Wangsatunggal mendirikan kerajaan ini pada tahun 1333. Menurut naskah Wangsakerta. Lokasi pusat kerajaan Tanjung Jaya diperkirakan di daerah Muara dekat "kali kawin" (pertemuan kali Ciliwung dengan kali Cijantung). Kerajaan ini awalnya bernama Tanjung Kalapa dan berpusat di Tanjung Timur (Condet) tetapi oleh Wangsatunggal pusat Kerajaan Tanjung Kalapa (taklukan Tarumanagara) dipindahkan ke Tanjung Barat. Prabu Wangsatunggal kemudian mengganti nama Tanjung "Kalapa" dengan Tanjung "Jaya". Raja-raja Tanjung Jaya berturut-turut adalah:

  • Prabu Wangsatunggal
  • Ratu Munding Kawati
  • Raja Mental Buana
  • Raja Banyak Citra
  • Raja Cakralarang
  • Ratu Kiranawati (ratu terakhir).

Sumber sejarah tentang kerajaan Tanjung Jaya ini memang hanya berasal dari Naskah Wangsakerta, sayangnya naskah ini termasuk kontroversial karena diragukan validitasnya.

Islam di Tanjung Jaya ( Sekarang Tanjung Barat )

Tidak diketahui kapan tepatnya Islam masuk ke kerajaan ini tetapi menurut kajian budayawan Betawi Ridwan Saidi hal ini bisa dirunut dari berdirinya Pesantren Syekh Quro atau Syekh Hasanuddin di Karawang pada tahun 1418. Syekh Quro adalah seorang pendakwah asal Kamboja yang pengaruhnya terasa hingga ke keraton Tanjung Jaya sehingga banyak pembesar-pembesar keraton yang masuk Islam. Saat dipimpin Ratu Kiranawati, agama Islam sudah berkembang pesat. Hal ini berbeda dengan di kerajaan Sunda dimana pengaruh Hindu di keraton masih sangat kuat.

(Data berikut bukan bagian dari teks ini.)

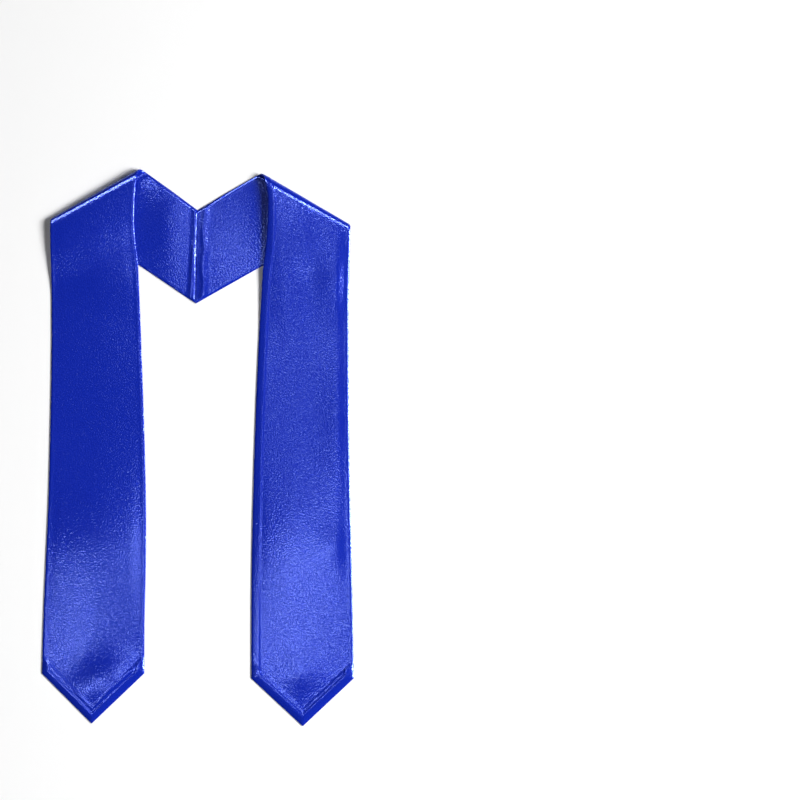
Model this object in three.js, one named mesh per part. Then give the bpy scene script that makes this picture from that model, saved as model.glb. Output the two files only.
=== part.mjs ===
// A satin graduation stole lying flat with its front up. Each half is a strip of two cloth layers. It starts at
// the mitred seam at the centre back, runs outwards as half of the neckband, rolls over at the shoulder and comes
// back over the band as a long panel with a pointed end.
// Millimetres, +Z up. X runs across the stole, and Y from the pointed ends to the neckband.

import * as THREE from "three";

// Cloth
const WALL = 1.0; // one layer of satin
const LAYER_GAP = 0.3; // least space between the two layers of a strip
const EDGE_WALL = 0.45; // wall left at the very edge, where the seam is turned
const TURNED_EDGE = 1.6; // width of the rounded, turned edge
const ALLOWANCE = 10.5; // width of the seam allowance folded in along each edge
const ALLOWANCE_STEP = 3; // width over which the upper layer comes down from the allowance
const ALLOWANCE_RISE = 0.5; // how far the allowance raises the upper layer
const SEAM_GAP = 0.3; // space between the two halves at the centre back
const SEAM_HALF_HEIGHT = 65.6; // half the height of the mitred seam, from its notch to its lower tip
const SEAM_LEAN = 1.4; // how far the notch lies to the right of the seam's middle, and the lower tip to its left

// How the strips rest: levels are heights of the middle between the two layers
const LAYING_GAP = 0.5; // space between the neckband and the panel that lies on it
const STRIP_HALF = WALL + LAYER_GAP / 2;
const GROUND_LEVEL = STRIP_HALF;
const OVER_BAND_LEVEL = 3 * STRIP_HALF + ALLOWANCE_RISE + LAYING_GAP;
const FOLD_OVERRUN = 0.2; // the fold's height goes on changing this far past its ends, as a share of its length
const STEP_MARGIN = 3; // how far past the band's lower edge the panel starts to come down
const STEP_LENGTH = 90; // how far it then takes to reach the ground
const SERIES_TERMS = 10; // terms in the sums that give the shape of the shoulder fold

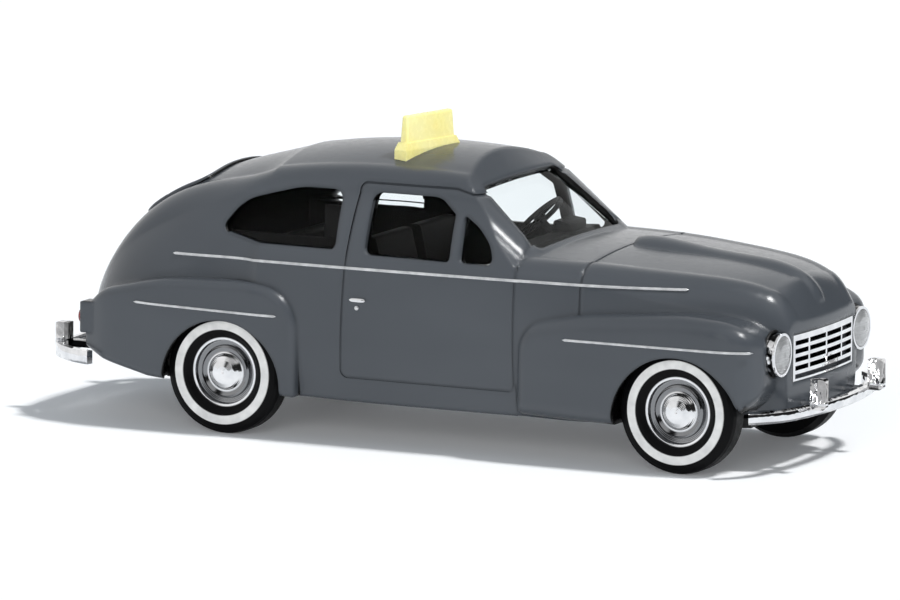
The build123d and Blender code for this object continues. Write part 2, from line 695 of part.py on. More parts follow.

Selain dikenal sebagai seorang muslimah yang taat, Ratu Kiranawati juga terkenal dengan kecantikan wajahnya sehingga oleh rakyatnya dijuluki dengan Ratu Kebagusan. Ratu Kiranawati wafat dan dimakamkan di daerah Ratu Jaya Depok. Pada masa pemerintahan Ratu Kiranawati, salah satu Adipati Kerajaan yang bernama Pangeran Papak menjadi salah satu dari Tujuh Wali Betawi. Ke-tujuh wali Betawi adalah: Syekh Quro, Pangeran Cakrabuana (Kian Santang), Pangeran Darma Kumala, Kumpi Datuk, Habib Sawangan, Pangeran Papak dan Ki Aling [2]. Ketujuh 'wali Betawi' ini, hidup sebelum penyerbuan Fatahillah ke Sunda Kelapa.

Jawara Betawi Tanjung Barat 

Jawara Betawi di Tanjung barat ini jarang di kenal atau di publis di media sosial karena memang jawara identik dengan seorang yang berpengaruh dan di takuti di wilayahnya.